Для романов, принадлежащих первому направлению, которое я обозначил как ‘направление-Флобер’, характерно присутствие элемента размышления и тема поисков смысла, или же целостности, внутри самого произведения. Романы, принадлежащие второму направлению, определённому мной как ‘направление-Достоевский’, лишены этих элементов: в них не делается попыток преодолеть бессмысленность мира, и поскольку сама возможность отличить смысл от бессмысленности является бесполезной – поиск смысла понимается как задача, относящаяся к жизни в её контингентности.
Если элемент размышления, характерный для романов «направления-Флобер», стремится превратить эти романы в самые настоящие романы – вплоть до момента, когда они оборачиваются антироманами, – то отсутствие подобного элемента в произведениях, следующих «направлению-Достоевский», делает из них не-романы.
Кроме того, книга предлагает в качестве сравнения анализ размышлений других теорий о романе – в частности, Рикёра и Бахтина; однако, этот анализ не претендует на полноту, и более того, я признаю, что при обсуждении этих авторов в начале части, посвящённой «направлению-Флобер» и в части, посвящённой «направлению-Достоевский», некоторые аспекты их размышлений я рассмотрел ещё более радикально. Однако я точно так же убеждён, что именно некоторая радикализация часто позволяет пролить свет и взглянуть по-другому на ряд особенно плодотворных аспектов определённых размышлений.
Таким же образом, литературные труды, предлагаемые к прочтению, были отобраны по их показательности в отношении к вопросам и проблемам, выдвинутым в ходе анализа, который никаким образом не претендует на историческую и монографическую полноту.

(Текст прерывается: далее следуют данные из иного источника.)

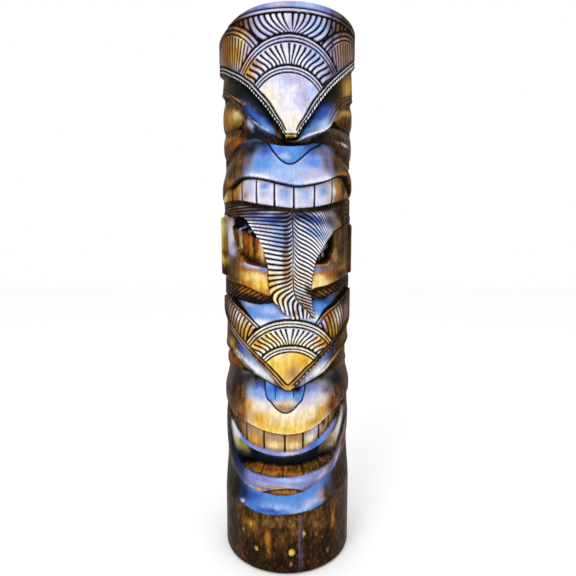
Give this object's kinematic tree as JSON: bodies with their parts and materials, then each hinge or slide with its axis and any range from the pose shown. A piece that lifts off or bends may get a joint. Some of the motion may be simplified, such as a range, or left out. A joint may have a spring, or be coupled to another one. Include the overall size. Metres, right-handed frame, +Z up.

Кроме того, я считаю нужным подчеркнуть, что в своём зрелом творчестве Лукач вновь обратится – уже с совершенно другим взглядом – к некоторым авторам, в молодые годы побудившим его к размышлениям, с тех пор значительно изменившимся. Эта работа во многом опирается именно на размышления молодого Лукача, и даже с какой-то точки зрения ими продиктована.